I’m coming to a close now and I’ll try to draw this together for you. From the Old Testament, A.K.A. Judaism “…We know that whatever the law says, it says to those who are under the law, that every mouth may be stopped, and all the world may become guilty before God,” Romans 3:19. So the whole world is guilty and God is righteous to say so. Then we see that in the New Testament Gospel “God did not send His Son into the world to condemn the world, but that the world through Him might be saved,” John 3:17. Paul, when he wrote Romans (as cited at the outset) knew both covenants very well. He said that God is righteous “from faith to faith.” The other Bible verse that ties these two testaments together in the way I wish you to see them today is that God did it this way to: “…Demonstrate at the present time His righteousness, that He might be just and the justifier of the one who has faith in Jesus,” Romans 3:26.

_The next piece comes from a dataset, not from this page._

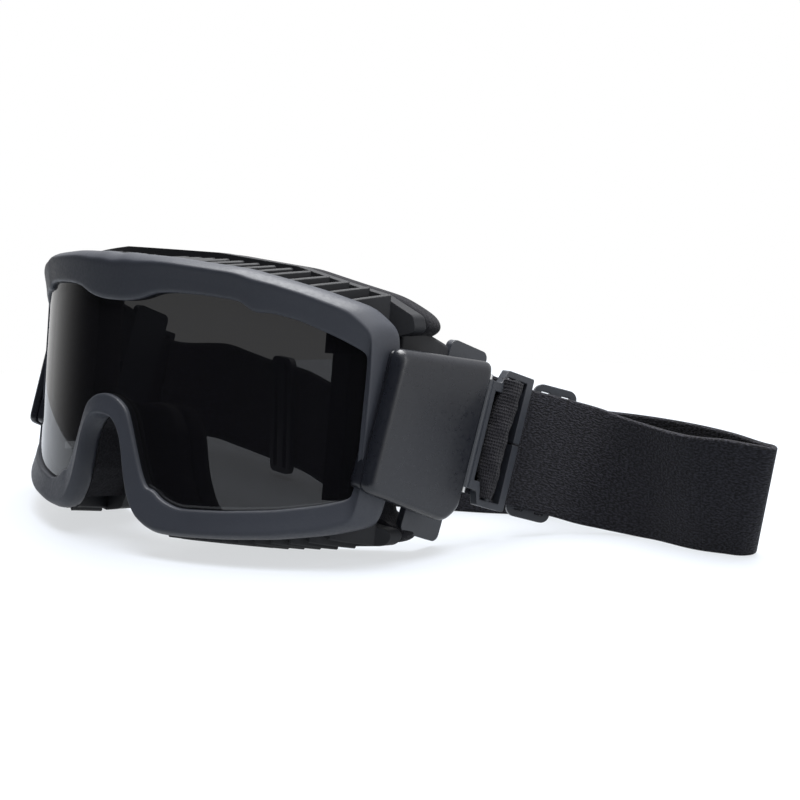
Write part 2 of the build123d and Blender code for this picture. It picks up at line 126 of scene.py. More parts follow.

God revealed His perfect faithfulness in both of His covenants by not just excusing sin but paying for it. Under Judaism he showed the freedom that comes to all those who trust in Him, and under Christianity He now fully gives that freedom in the Gospel to all those who believe. He is both just (Judaism) and the justifier (Christianity) to all those who love Him throughout the histories of both. As I write this letter tonight both Moses and Paul dwell in the eternal glory of their God. God was faithful to them both. In their very separate lives, with steadfast fidelity, they modeled that “from faith to faith…the just shall live by faith.”

 

Thank you for your attention to this letter.